> [TASK PROMPT] Extract the first line through the line containing "return turned_sharp(outer + inner)" from the listing below, exactly as written.

> [DATASET CONTENT]
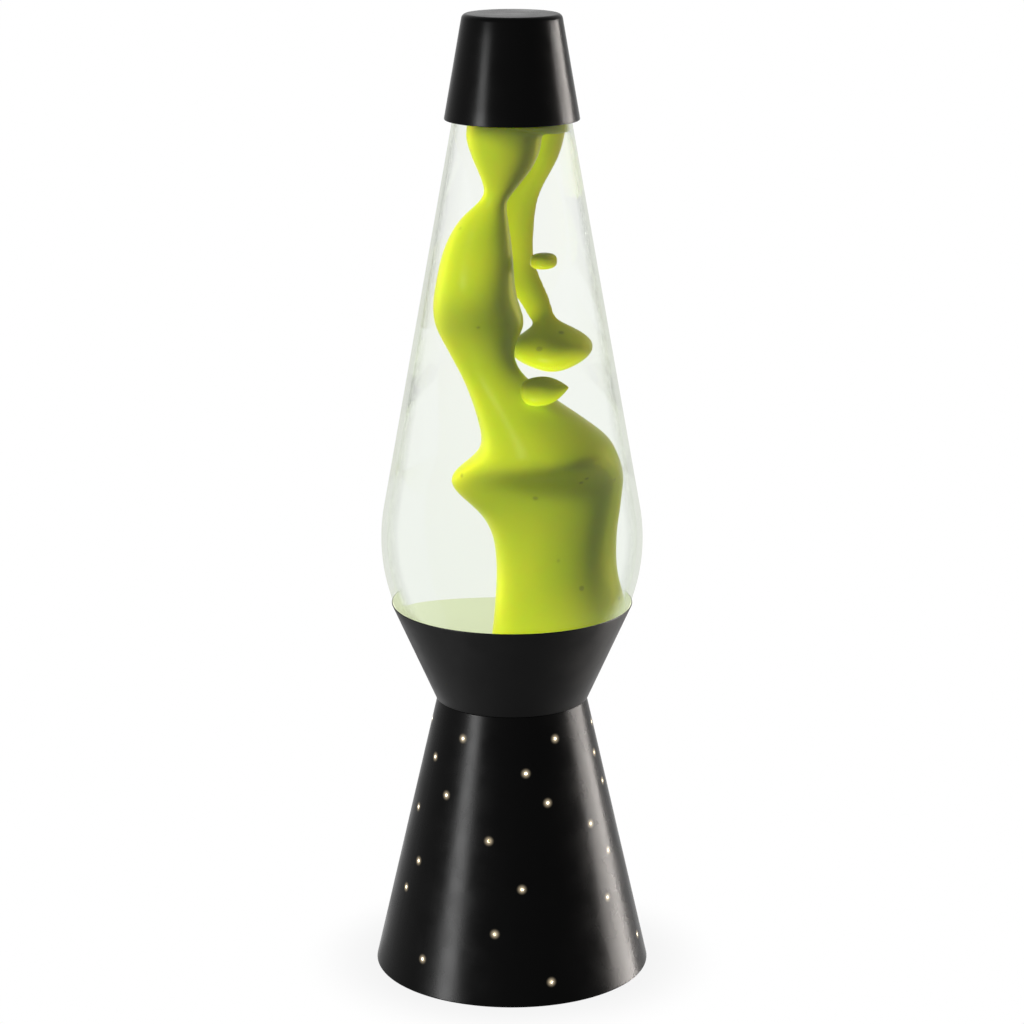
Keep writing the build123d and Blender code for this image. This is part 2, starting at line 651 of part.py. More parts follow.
def bulb_insulator():
    low = BULB_TIP_Z + TIP_H
    inner = shell_root()
    top = SHELL_Z + INSULATOR_LIP
    return turned_sharp([(0, low), (TIP_R + INSULATOR_STEP, low),
                         (inner - INSULATOR_LIP, SHELL_Z - INSULATOR_STEP),
                         (inner - HOLE_GAP, SHELL_Z), (inner - HOLE_GAP, top), (0, top)])


def shell_root():
    """Inner radius of the screw shell at its smallest."""
    return SHELL_R - SCREW_DEPTH - SHELL_T


def bulb_shell():
    """Screw shell, with its thread as closed ridges."""
    root_r = SHELL_R - SCREW_DEPTH
    points = [(root_r, SHELL_Z)]
    for k in range(SCREW_TURNS):
        low = SHELL_Z + k * SCREW_PITCH
        points += [(r, low + SCREW_PITCH * share)
                   for r, share in zip((root_r, SHELL_R, SHELL_R, root_r), THREAD_SHARES)]
    top = SHELL_Z + SHELL_H
    collar_z = SHELL_Z + SCREW_TURNS * SCREW_PITCH
    outer = points + [(root_r, collar_z), (SHELL_R, collar_z + SCREW_DEPTH), (SHELL_R, top)]
    inner = [(SHELL_R - SHELL_T, top), (SHELL_R - SHELL_T, collar_z + SCREW_DEPTH),
             (shell_root(), collar_z), (shell_root(), SHELL_Z)]
    return turned_sharp(outer + inner)


def bulb_glass():
    """Thin pear-shaped envelope, sealed at its neck to the stem."""
    low = BULB_SEAL_Z
    corners = [(BULB_NECK_R, low), (BULB_NECK_R, low + BULB_NECK_H),
               (BULB_R, BULB_TOP_Z - BULB_PEAR_SHARE * BULB_R), (BULB_R, BULB_TOP_Z),
               (0, BULB_TOP_Z)]
    radii = [*BULB_ROUNDS, BULB_R - ROUND_SLACK]
    outer = turned(rounded(corners, radii), [(0, low)])
    t = BULB_GLASS_T
    inner = rounded(inset(corners, t), [radii[0] + t, radii[1] - t, radii[2] - t])
    return outer - turned(inner, [(0, low)])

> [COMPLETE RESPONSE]
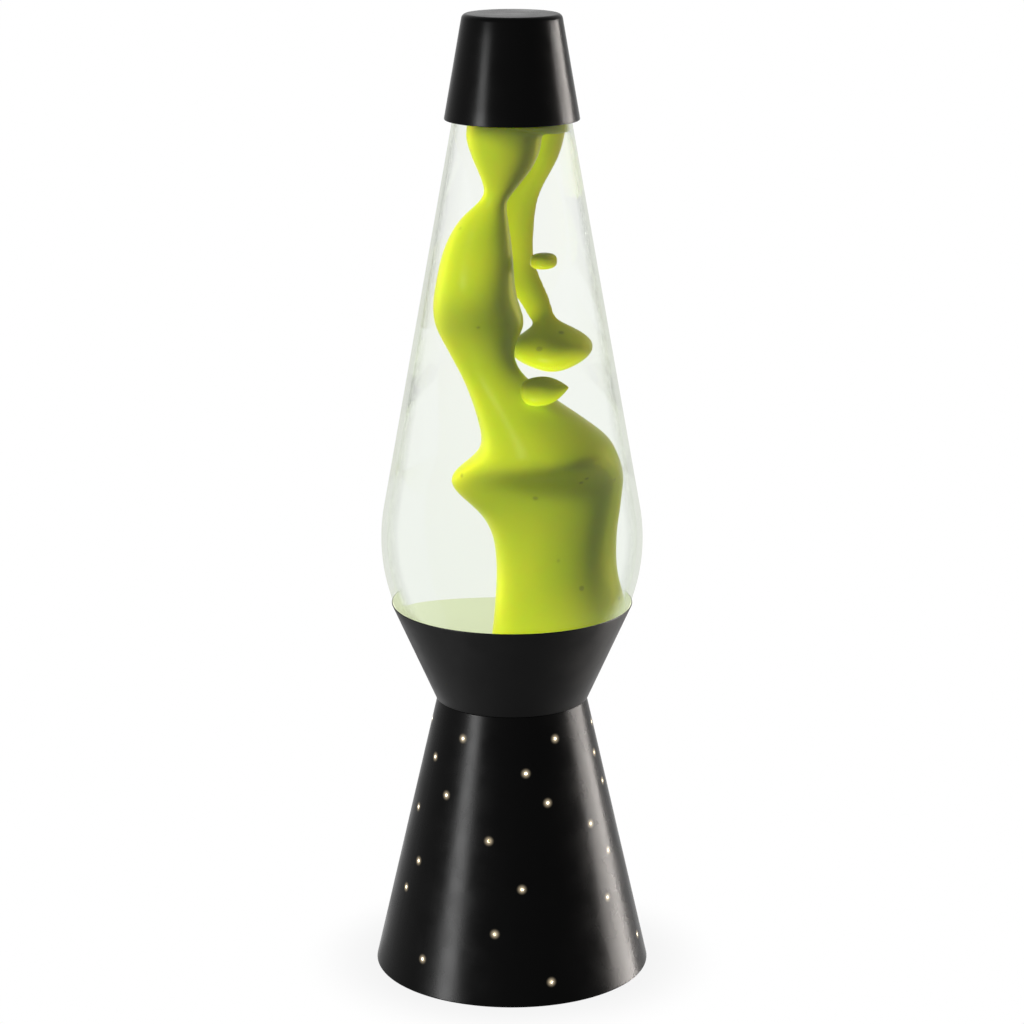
Keep writing the build123d and Blender code for this image. This is part 2, starting at line 651 of part.py. More parts follow.
def bulb_insulator():
    low = BULB_TIP_Z + TIP_H
    inner = shell_root()
    top = SHELL_Z + INSULATOR_LIP
    return turned_sharp([(0, low), (TIP_R + INSULATOR_STEP, low),
                         (inner - INSULATOR_LIP, SHELL_Z - INSULATOR_STEP),
                         (inner - HOLE_GAP, SHELL_Z), (inner - HOLE_GAP, top), (0, top)])


def shell_root():
    """Inner radius of the screw shell at its smallest."""
    return SHELL_R - SCREW_DEPTH - SHELL_T


def bulb_shell():
    """Screw shell, with its thread as closed ridges."""
    root_r = SHELL_R - SCREW_DEPTH
    points = [(root_r, SHELL_Z)]
    for k in range(SCREW_TURNS):
        low = SHELL_Z + k * SCREW_PITCH
        points += [(r, low + SCREW_PITCH * share)
                   for r, share in zip((root_r, SHELL_R, SHELL_R, root_r), THREAD_SHARES)]
    top = SHELL_Z + SHELL_H
    collar_z = SHELL_Z + SCREW_TURNS * SCREW_PITCH
    outer = points + [(root_r, collar_z), (SHELL_R, collar_z + SCREW_DEPTH), (SHELL_R, top)]
    inner = [(SHELL_R - SHELL_T, top), (SHELL_R - SHELL_T, collar_z + SCREW_DEPTH),
             (shell_root(), collar_z), (shell_root(), SHELL_Z)]
    return turned_sharp(outer + inner)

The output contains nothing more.